What type of run is this playlist built for?
This is a 50-minute effort run, not a tempo workout. It's for the days you're stealing confidence from someone else's record collection and seeing how far it takes you. Works for a 10K if you're comfortable, a long 5 miler if you're not. The Kyuss section will slow you down—let it. You're building something, not racing.
Why does the BPM drop in the middle with Kyuss?
Because stoner rock doesn't care about your cadence goals. Kyuss sits around 110 BPM, maybe lower, and the playlist lets that heaviness sit for three tracks. It's not a mistake—it's a shift in effort. You're running through sand for a minute, and when Zeppelin pulls you back out, you remember what speed feels like again. Trust the process.
What makes Interpol's 'Fine Mess' the key moment in this run?
It's the wall breaker—arrives right when the run stops feeling optional. Paul Banks sings like he's watching you struggle from across the room, the guitar tone is clean and locked, and the BPM sits in that mid-tempo zone where you can't sprint and can't quit. It's the track that refuses to let you off easy, which is exactly what the back third of a run needs.
Why is there so much classic rock on a playlist named after a Local H song?
Because Scott Lucas knows where the riffs come from.

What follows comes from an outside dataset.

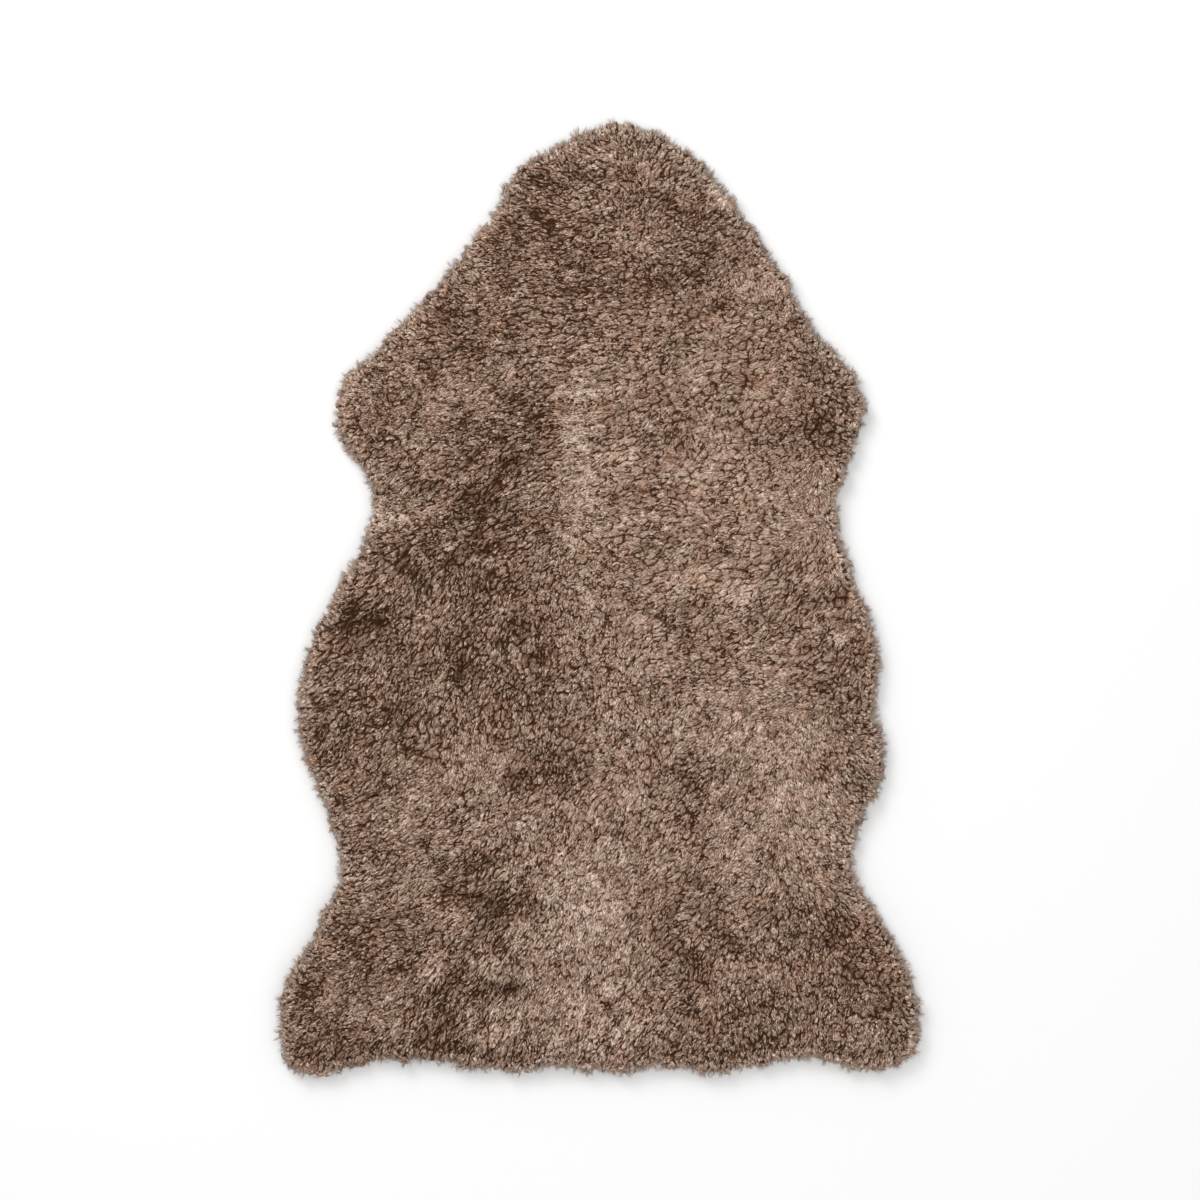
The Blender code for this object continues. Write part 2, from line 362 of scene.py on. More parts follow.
def wander(points, scale, layer):
    # a smooth sideways push for each point
    return noiseAt(points, scale, layer, noise.noise_vector)[:, :2]


def between(pair, share):
    return pair[0] + (pair[1] - pair[0]) * share


# how the wool lies
lay = [  # place, x and y in mm, reach in mm, the way it lies in degrees from +X, how far it leans
    ("crown", -10, 420, 60, 180, 0.5),
    ("crown, right", 60, 400, 50, 30, 0.45),
    ("neck, left", -60, 340, 55, 190, 0.7),
    ("neck, right", 90, 330, 60, 28, 0.7),
    ("neck, low", -10, 270, 60, 188, 0.75),
    ("neck, low right", 60, 255, 50, 203, 0.7),
    ("shoulder, left", -140, 230, 60, 195, 0.5),
    ("shoulder, far left", -200, 180, 50, 215, 0.2),
    ("shoulder, right", 140, 240, 55, 200, 0.5),
    ("foreleg, right", 200, 170, 55, 210, 0.1),
    ("spine, upper", 0, 180, 60, 203, 0.75),
    ("back, upper right", 110, 170, 50, 215, 0.35),
    ("back, left", -90, 110, 60, 207, 0.8),
    ("waist, left", -190, 100, 55, 205, 0.7),
    ("back, middle", 50, 95, 50, 193, 0.7),
    ("back, right", 125, 95, 40, 195, 0.4),
    ("waist, right", 190, 100, 50, 208, 0.55),
    ("belly, left", -200, 0, 60, 228, 0.8),
    ("loin, left", -120, -10, 60, 235, 0.75),
    ("loin, middle", -30, -20, 50, 235, 0.25),
    ("loin, right", 80, 10, 55, 205, 0.7),
    ("belly, right", 205, 10, 50, 220, 0.8),
    ("belly, low left", -200, -110, 60, 232, 0.6),
    ("flank, left", -110, -120, 55, 252, 0.45),
    ("flank, middle", 0, -140, 60, 250, 0.4),
    ("hip, right", 120, -70, 55, 190, 0.5),
    ("belly, low right", 210, -70, 50, 198, 0.55),
    ("flank, right", 120, -140, 50, 218, 0.45),
    ("flank, far right", 210, -160, 50, 285, 0.3),
    ("rump, left", -190, -220, 60, 213, 0.85),
    ("rump", -110, -230, 50, 228, 0.6),
    ("rump, middle", 0, -230, 60, 245, 0.6),
    ("rump, right", 120, -240, 55, 226, 0.6),
    ("rump, far right", 205, -220, 50, 300, 0.4),
    ("hind leg, left", -200, -300, 50, 210, 0.4),
    ("hind leg, far left", -250, -385, 60, 212, 0.65),
    ("rump, low", 0, -300, 50, 247, 0.5),
    ("tail, left", -120, -375, 55, 230, 1.0),
    ("tail, middle", -30, -370, 55, 250, 0.65),
    ("tail, right", 50, -370, 55, 230, 0.6),
    ("tail, far right", 125, -370, 55, 245, 0.4),
    ("hind leg, right", 200, -370, 55, 268, 0.4),
    ("hind leg, far right", 275, -370, 50, 250, 0.15),
]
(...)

Pretenders, Zeppelin, AC/DC—this is the stolen record collection that taught a generation of post-grunge kids how to play. Local H exists because Chrissie Hynde snarled first and Bonham hit the drums like that. The playlist is about lineage. You're running through the influences, not just the influenced.
Does this playlist work for a half marathon?
Not unless you're looping it. At 52 minutes, this is built for a single sustained effort—5 to 7 miles depending on your pace. If you tried to stretch it to 13.1, you'd lose the arc. The Kyuss section only works once per run. The Blondie-to-Libertines finish only lands if you've earned it. Respect the structure.